Issuance of a Program and Treatment Completion Certificate by the Department of Corrections or the granting of a pardon from the State Board of Pardons and Paroles as provided in the Constitution and Code Section 42-9-42 shall create a presumption of due care in hiring, retaining, licensing, leasing to, admitting to a school or program, or otherwise engaging in activity with the individual to whom the Program and Treatment Completion Certificate was issued or the pardon was granted. Such presumption may be rebutted by relevant evidence which extends beyond the scope of the Program and Treatment Completion Certificate or pardon and which was known or should have been known by the person against whom negligence is asserted.

  1. Ga. Code Ann. § 16-11-131(d) provides an administrative procedure for restoration of firearms rights by the Board of Public Safety, for persons who have had their federal firearms rights restored by ATF, or who have been convicted of certain white-collar crimes that do not give rise to federal firearms disability (“antitrust violations, unfair trade practices, or restraint of trade”).  This section is rarely used as a practical matter and all applications for firearms relief are handled through the Board of Pardons and Paroles.

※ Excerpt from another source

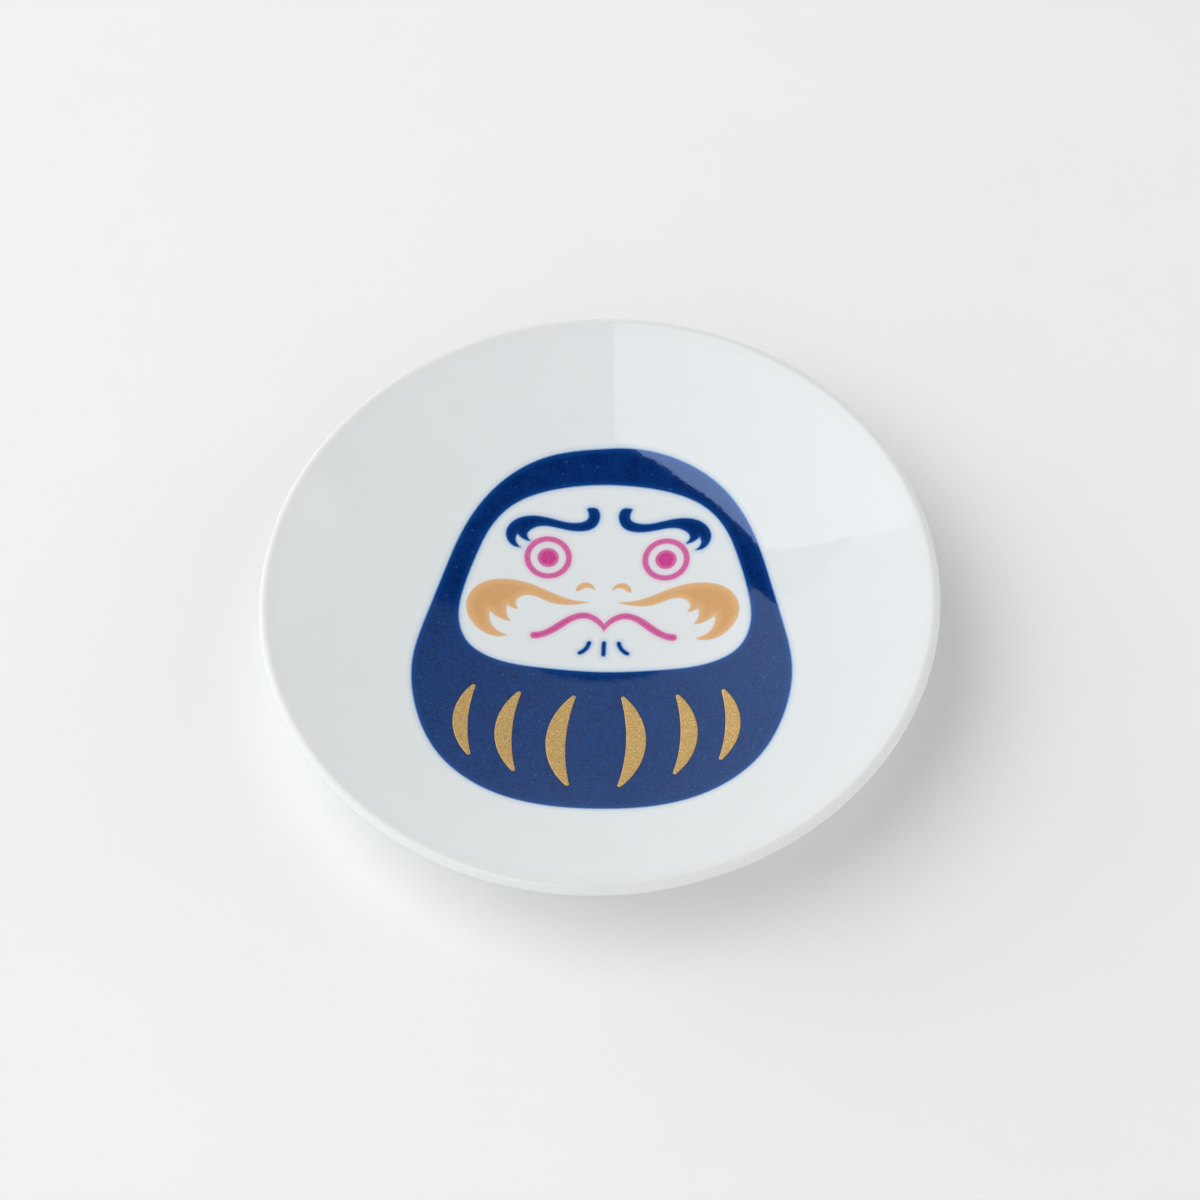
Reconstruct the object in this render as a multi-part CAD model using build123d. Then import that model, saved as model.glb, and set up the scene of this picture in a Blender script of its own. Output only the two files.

  2. Prior to July 2013 expungement was available for non-conviction records where an individual was not prosecuted or where charges were dismissed only if no other criminal charges were pending against the individual and the individual had not been previously convicted of the same or similar offense in Georgia or elsewhere in the United States within the past five years, excluding any period of incarceration.  Ga. Code Ann. § 35-3-37(d)(3).  Upon receipt of a written request for expungement, the agency was required to provide a copy of the request to the prosecuting attorney, who was required to review the request to determine if it met the statutory criteria for expungement.  § 35-3-37(d).